# Task brief
Beginning at the first line of the data, print each line exactly, stopping after the line that contains "material, whose patterns".

# Available data

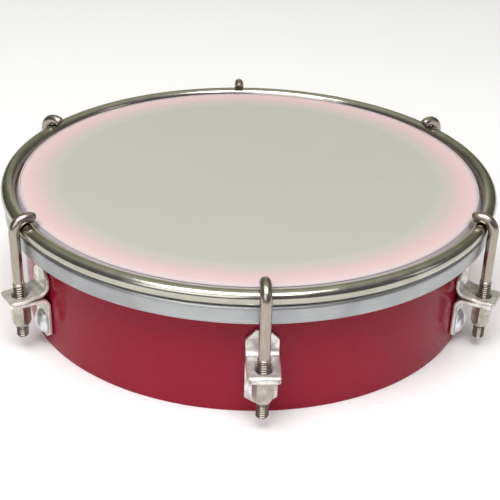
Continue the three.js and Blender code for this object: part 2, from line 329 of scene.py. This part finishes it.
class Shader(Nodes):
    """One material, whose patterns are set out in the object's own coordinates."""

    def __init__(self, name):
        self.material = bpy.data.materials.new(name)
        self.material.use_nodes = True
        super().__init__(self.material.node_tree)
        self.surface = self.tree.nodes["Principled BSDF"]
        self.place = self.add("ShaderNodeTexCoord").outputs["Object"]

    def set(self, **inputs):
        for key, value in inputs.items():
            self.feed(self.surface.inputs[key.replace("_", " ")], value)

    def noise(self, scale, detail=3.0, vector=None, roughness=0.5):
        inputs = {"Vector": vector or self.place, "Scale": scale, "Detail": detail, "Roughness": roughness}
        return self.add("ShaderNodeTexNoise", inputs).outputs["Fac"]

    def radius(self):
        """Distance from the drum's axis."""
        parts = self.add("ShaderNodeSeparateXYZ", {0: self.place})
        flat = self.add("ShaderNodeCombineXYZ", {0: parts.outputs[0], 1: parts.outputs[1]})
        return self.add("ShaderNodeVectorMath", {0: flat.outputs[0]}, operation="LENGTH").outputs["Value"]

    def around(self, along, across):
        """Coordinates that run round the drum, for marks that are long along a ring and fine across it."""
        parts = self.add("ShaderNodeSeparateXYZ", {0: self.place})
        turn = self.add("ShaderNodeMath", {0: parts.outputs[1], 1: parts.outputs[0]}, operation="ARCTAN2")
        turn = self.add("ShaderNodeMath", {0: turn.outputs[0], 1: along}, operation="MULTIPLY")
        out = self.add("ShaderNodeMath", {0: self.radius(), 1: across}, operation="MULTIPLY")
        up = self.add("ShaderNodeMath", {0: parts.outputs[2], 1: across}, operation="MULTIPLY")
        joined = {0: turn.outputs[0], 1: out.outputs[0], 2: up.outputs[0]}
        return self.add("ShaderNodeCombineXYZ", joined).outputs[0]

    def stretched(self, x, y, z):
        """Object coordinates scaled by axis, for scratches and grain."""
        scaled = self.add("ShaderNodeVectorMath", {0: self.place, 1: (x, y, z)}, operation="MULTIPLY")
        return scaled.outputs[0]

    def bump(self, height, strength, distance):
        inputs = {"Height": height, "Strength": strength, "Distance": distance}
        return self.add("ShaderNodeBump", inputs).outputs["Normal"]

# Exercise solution
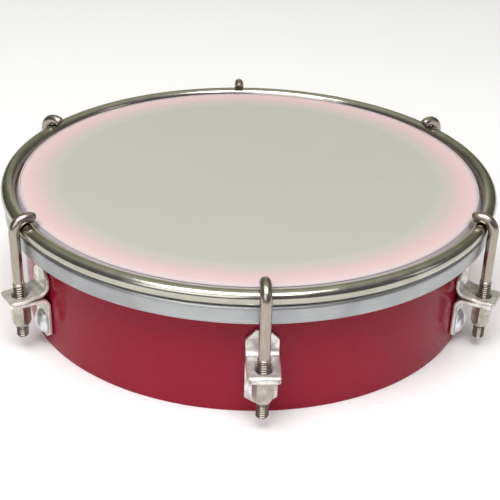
Continue the three.js and Blender code for this object: part 2, from line 329 of scene.py. This part finishes it.
class Shader(Nodes):
    """One material, whose patterns are set out in the object's own coordinates."""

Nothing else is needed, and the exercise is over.